The next thing that we want to do is to monitor for signs of infection. Signs of infection. Extreme blood glucose levels often occur in the presence of infection. We can have an increased heart rate, increased temp. This may indicate infection. At this point, we will need to draw some type of blood cultures in order to get a definitive diagnosis. Finally, we want to educate this patient on managing hypoglycemia at home. A lot of times hypoglycemia makes a patient feel so sick and all you need to do is correct it. So, this will avoid unnecessary hospital visits. We want to educate on home management. Some of the things that we could tell them is it’s important for them to be able to treat mild to moderate cases. They want to keep glucose tablets at home. If they’re prone to hypoglycemia, remember they can have a half a cup of juice. They can take some hard candy, even honey or syrup. Taking it at home can help bring those blood glucose levels up. 

 

So, the key points. So, the pathophysiology is that hypoglycemia simply occurs when blood glucose levels drop below 70. The subjective data. This patient is going to be hungry.
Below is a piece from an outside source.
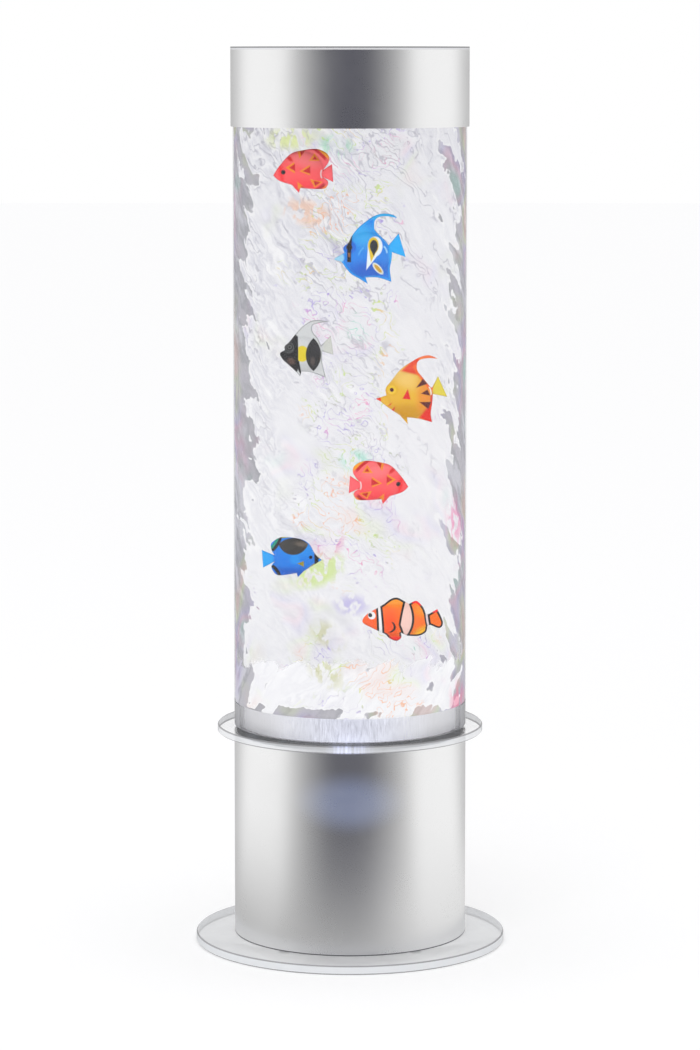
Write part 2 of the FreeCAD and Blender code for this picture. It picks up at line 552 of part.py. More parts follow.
def air_line_pieces():
    """The hoses and the non-return valve between the pump and the tube floor."""
    half_top = total("check_level", "check_half")
    seat = less(half_top, "flap_thick")
    room = "flap_radius + collar_clear"
    inlet_tip = less("check_level", "nipple_long")
    lower_half = joined(rod("check_radius", "check_half", "0", "line_y", "check_level"),
                        rod("nipple_radius", "nipple_long", "0", "line_y", inlet_tip))
    lower_bore = rod("air_bore", "check_half + nipple_long", "0", "line_y", inlet_tip)
    node("check_valve_inlet", cut(lower_half, lower_bore, rod(room, "flap_thick", "0", "line_y", seat)))
    upper_half = joined(rod("check_radius", "check_half", "0", "line_y", half_top),
                        rod("nipple_radius", "nipple_long", "0", "line_y", CHECK_TOP))
    upper_bore = rod("air_bore", "check_half + nipple_long", "0", "line_y", half_top)
    node("check_valve_outlet", cut(upper_half, upper_bore, rod(room, "flap_thick", "0", "line_y", half_top)))
    node("check_flap", rod("flap_radius", "flap_thick", "0", "line_y", seat))

    hose_radius = "nipple_radius + hose_wall"
    grip = total(NOZZLE_TIP, "nipple_long - grip_gap")
    lower = [("0", grip, NOZZLE_LEVEL), ("0", "line_y", NOZZLE_LEVEL), ("0", "line_y", "check_level")]
    node("lower_hose", tube_along(lower, hose_radius, "nipple_radius", less(NOZZLE_TIP, "line_y")))
    stem_base = less(FLOOR_BASE, "stem_drop")
    upper = [("0", "line_y", CHECK_TOP), ("0", "line_y", "line_level"), ("0", "0", "line_level"),
             ("0", "0", stem_base)]
    node("upper_hose", tube_along(upper, hose_radius, "nipple_radius", "hose_bend"))


# ---------------------------------------------------------------- control board, rear panel and leads
PANEL_OUTER = less(SHELL_BORE, "floor_fit")
PANEL_INNER = less(PANEL_OUTER, "panel_thick")
BUTTONS_X = ("-button_x", "button_x")
POSTS_X = ("-post_x", "post_x")
BUTTON_SHOULDER = "(sqrt(%s ^ 2 - (button_x + button_collar) ^ 2) - button_seat)" % PANEL_INNER
BUTTON_FRONT = total("shell_radius", "button_proud")
SWITCH_BOARD_FRONT = less(BUTTON_SHOULDER, "button_collar_thick", "button_stem_long", "button_travel",
                          "travel_spare", "plunger_long", "switch_thick")
SWITCH_BOARD_BACK = less(SWITCH_BOARD_FRONT, "board_thick")
INLET_FACE = "(sqrt(%s ^ 2 - (inlet_long / 2) ^ 2) - hole_clear)" % PANEL_INNER
INLET_BACK = less(INLET_FACE, "inlet_depth")
INLET_FRONT = less("shell_radius", "inlet_sunk")
INLET_PLUG_Y = total(BOARD_Y, "board_wide / 2", "-plug_side / 2")
PUMP_PLUG_Y = less(BOARD_Y, "plug_row")
SWITCH_PLUG_Y = total(BOARD_Y, "plug_row")


def level_rod(radius, length, x, y, z="panel_level"):
    """A bar that runs towards the rear panel from y."""
    return rod(radius, length, x, y, z, "Y")


def curved_plate(inner, outer, long, tall):
    """A plate bent to the shell's curve, centred on the rear window."""
    low = less("panel_level", "(%s) / 2" % tall)
    return common(ring(inner, outer, "0", FLANGE_BASE),
                  block(long, "shell_radius", tall, "0", "shell_radius", low))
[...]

They’re also going to complain of having some headaches, some anxiety, they’re going to be irritable and weak. Some things that we’re going to notice. Some of our objective data is these patients are going to have some tremors. They’re going to be at risk for seizures. Their skin is going to be cool and clammy. Remember, cold and clammy needs some candy. They’re going to have an increased heart rate. And on the glucometer, their reading is going to be less than 70. So, we’re going to teach them how to prevent hypoglycemia. We’re going to prevent hypoglycemia by  ensuring that they have adequate food intake. They’re going to do regular blood glucose checks, and they’re going to limit alcohol consumption. If for some reason they do become hypoglycemic, we want them to be able to manage it at home. The way we can teach them that, is to make sure that they have glucose tablets. Remember, they can drink some juice, take some hard candy, or eat some honey, some syrup, or some saltine crackers. These things will keep them from going hypoglycemic. We love you guys. Go out and be your best self today. And remember as always, happy nursing.